I counted something over 20 boats doing the grand tour around the bay.  Not all the boats that were still in the marina participated in the parade and some left before it started so I’m guessing that they had maybe 30 boats in total show up for the weekend.  Some of them were more attractive than others but most of them looked like pretty seaworthy accommodations.  A couple in particular were really well done. 

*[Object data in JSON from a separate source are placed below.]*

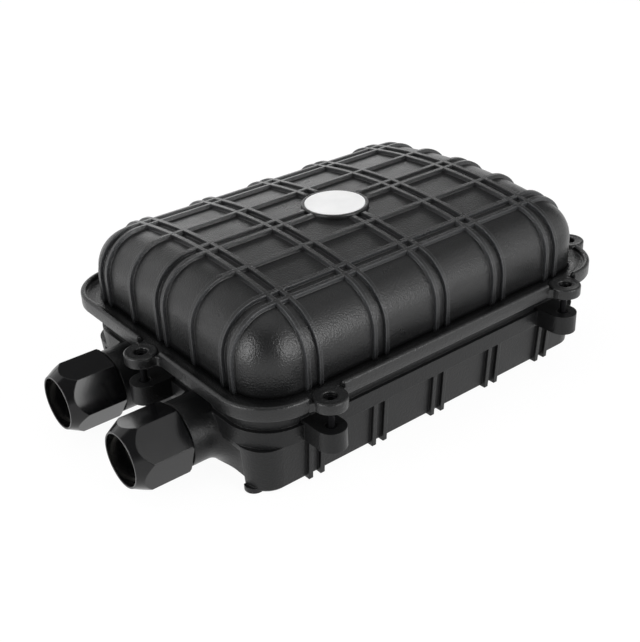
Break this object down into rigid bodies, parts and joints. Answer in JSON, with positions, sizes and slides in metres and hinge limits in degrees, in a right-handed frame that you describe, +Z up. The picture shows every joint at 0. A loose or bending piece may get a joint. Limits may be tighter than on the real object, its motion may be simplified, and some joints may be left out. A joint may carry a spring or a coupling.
{
  "type": "fibre splice closure",
  "caption": "Black moulded splice closure with a ribbed domed lid, screw ears, cable glands and a hinged fibre tray inside.",
  "frame": {"origin": "centre of the base's flat underside", "axes": "+X along the casing, towards the end with the single gland; +Z up, from the base to the crown of the lid"},
  "size_m": [0.2836, 0.1808, 0.0844],
  "materials": {
    "black_plastic": "fine-grained, soft sheen",
    "nut_plastic": "smooth satin",
    "white_label": "matte",
    "seal_rubber": "matte",
    "brass": "turned",
    "black_steel": "black oxide, satin",
    "ring_plastic": "smooth",
    "plated_steel": "zinc plated",
    "tray_plastic": "smooth moulded",
    "holder_rubber": "soft",
    "clear_cover": "clear polycarbonate"
  },
  "bodies": {
    "base": {"base_shell": "black_plastic", "seal_ring": "seal_rubber", "screw_inserts": "black_steel", "gland_grommet_1": "seal_rubber", "gland_grommet_2": "seal_rubber", "gland_grommet_3": "seal_rubber", "cable_clamp_1": "plated_steel", "cable_clamp_2": "plated_steel", "cable_clamp_3": "plated_steel", "clamp_screws": "plated_steel", "strength_clamp_1": "brass", "strength_clamp_2": "brass", "strength_clamp_3": "brass", "strength_screws": "plated_steel", "tray_bracket": "plated_steel", "bracket_screws": "plated_steel", "hinge_pin": "plated_steel"},
    "lid": {"lid_shell": "black_plastic", "label_disc": "white_label"},
    "screw_1": {"lid_screw_1": "black_steel"},
    "screw_2": {"lid_screw_2": "black_steel"},
    "screw_3": {"lid_screw_3": "black_steel"},
    "screw_4": {"lid_screw_4": "black_steel"},
    "screw_5": {"lid_screw_5": "black_steel"},
    "screw_6": {"lid_screw_6": "black_steel"},
    "screw_7": {"lid_screw_7": "black_steel"},
    "ring_1": {"thrust_ring_1": "ring_plastic"},
    "nut_1": {"gland_nut_1": "nut_plastic"},
    "ring_2": {"thrust_ring_2": "ring_plastic"},
    "nut_2": {"gland_nut_2": "nut_plastic"},
    "ring_3": {"thrust_ring_3": "ring_plastic"},
    "nut_3": {"gland_nut_3": "nut_plastic"},
    "tray": {"splice_tray": "tray_plastic", "splice_holder": "holder_rubber"},
    "cover": {"tray_cover": "clear_cover"}
  },
  "joints": [
    {"name": "lid_lift", "type": "slide", "parent": "base", "child": "lid", "axis": [0, 0, 1], "range_m": [0, 0.15]},
    {"name": "screw_rise_1", "type": "slide", "parent": "lid", "child": "screw_1", "axis": [0, 0, 1], "range_m": [0, 0.008]},
    {"name": "screw_rise_2", "type": "slide", "parent": "lid", "child": "screw_2", "axis": [0, 0, 1], "range_m": [0, 0.008]},
    {"name": "screw_rise_3", "type": "slide", "parent": "lid", "child": "screw_3", "axis": [0, 0, 1], "range_m": [0, 0.008]},
    {"name": "screw_rise_4", "type": "slide", "parent": "lid", "child": "screw_4", "axis": [0, 0, 1], "range_m": [0, 0.008]},
    {"name": "screw_rise_5", "type": "slide", "parent": "lid", "child": "screw_5", "axis": [0, 0, 1], "range_m": [0, 0.008]},
    {"name": "screw_rise_6", "type": "slide", "parent": "lid", "child": "screw_6", "axis": [0, 0, 1], "range_m": [0, 0.008]},
    {"name": "screw_rise_7", "type": "slide", "parent": "lid", "child": "screw_7", "axis": [0, 0, 1], "range_m": [0, 0.008]},
    {"name": "nut_travel_1", "type": "slide", "parent": "base", "child": "ring_1", "axis": [-1, 0, 0], "range_m": [0, 0.01]},
    {"name": "nut_turn_1", "type": "hinge", "parent": "ring_1", "child": "nut_1", "pos_m": [-0.125, -0.0288, 0.0187], "axis": [-1, 0, 0], "range_deg": [0, 1800]},
    {"name": "nut_travel_2", "type": "slide", "parent": "base", "child": "ring_2", "axis": [-1, 0, 0], "range_m": [0, 0.01]},
    {"name": "nut_turn_2", "type": "hinge", "parent": "ring_2", "child": "nut_2", "pos_m": [-0.125, 0.0288, 0.0187], "axis": [-1, 0, 0], "range_deg": [0, 1800]},
    {"name": "nut_travel_3", "type": "slide", "parent": "base", "child": "ring_3", "axis": [1, 0, 0], "range_m": [0, 0.01]},
    {"name": "nut_turn_3", "type": "hinge", "parent": "ring_3", "child": "nut_3", "pos_m": [0.125, 0, 0.0187], "axis": [1, 0, 0], "range_deg": [0, 1800]},
    {"name": "tray_tilt", "type": "hinge", "parent": "base", "child": "tray", "pos_m": [0.062, 0, 0.0255], "axis": [0, 1, 0], "range_deg": [0, 75]},
    {"name": "cover_slide", "type": "slide", "parent": "tray", "child": "cover", "axis": [-1, 0, 0], "range_m": [0, 0.022]}
  ],
  "couplings": [
    {"joint": "nut_travel_1", "follows": "nut_turn_1", "m_per_rad": 0.0003183},
    {"joint": "nut_travel_2", "follows": "nut_turn_2", "m_per_rad": 0.0003183},
    {"joint": "nut_travel_3", "follows": "nut_turn_3", "m_per_rad": 0.0003183},
    {"joint": "tray_tilt", "follows": "lid_lift", "rad_per_m": 8.72}
  ]
}
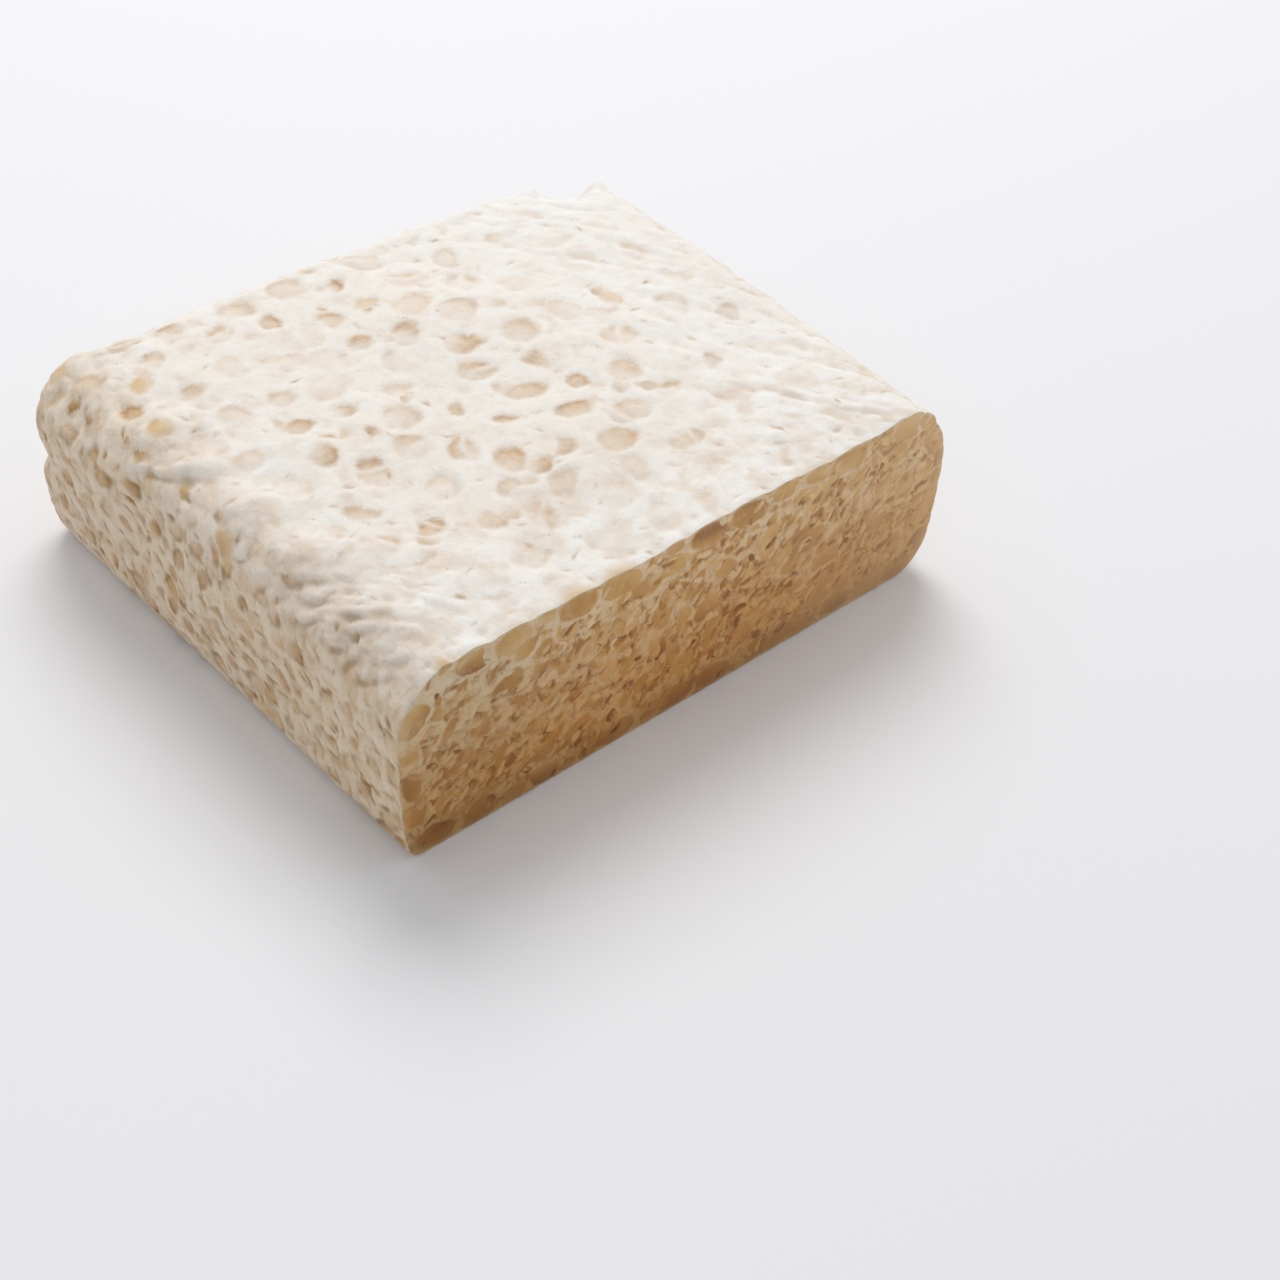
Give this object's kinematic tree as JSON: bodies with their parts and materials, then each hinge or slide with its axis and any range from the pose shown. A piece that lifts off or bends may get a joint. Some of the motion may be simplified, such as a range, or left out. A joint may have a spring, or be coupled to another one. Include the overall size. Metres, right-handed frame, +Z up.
{
  "type": "tempeh cake",
  "caption": "Thick slab of whole soybeans bound by white mould, soft rounded edges, one end sliced off flat to show the beans inside.",
  "frame": {"origin": "centre of the bounding box at the underside", "axes": "+X along the cut, the longest side; +Y from the cut to the closed end; +Z up"},
  "size_m": [0.1514, 0.1268, 0.0453],
  "materials": {
    "tempeh": "matte white mould skin over tan beans"
  },
  "bodies": {
    "root": {"tempeh_block": "tempeh"}
  },
  "joints": []
}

I won’t pick on one that looks bad but Raincoast Spirit (below) is a good example of one where the converter obviously paid attention to aesthetics as well as functionality.  The rear cabin has been added on top of what would originally have been the working deck.  Note how the new cabin top line picks up its direction from the line of the original cabin and blends with the sheer line to the aft.  (the sheer line is the profile of the boat minus the cabin)  Rather than trying to match the new cabin to the original cabin the builder has deliberately separated them with an obvious break that mimics the drop in the sheer line below it.  Very well done.

Romance (in the picture below) is an example of one with a particularly bad cabin line so I won’t show it in profile but the workmanship on the boat was absolutely exquisite.  I didn’t pay attention to what he used for drawings because obviously they came from somebody with a bad eye but the boat’s fit and finish could be stacked up against the best fibreglass construction in the world.  The boat is built in cold molded epoxy which means that it is a wood/epoxy sandwich.  In this case the hull is 3 layers of 1/4” x 8” cedar with the first two layers diagonal and the last layer lengthwise.  He used nylon staples to clamp the cedar layers and of course everything would have been slobbered with epoxy.  When its all done the hull is every bit as strong as a fibreglass hull and perhaps stronger plus it has some of the weight and warmth of wood.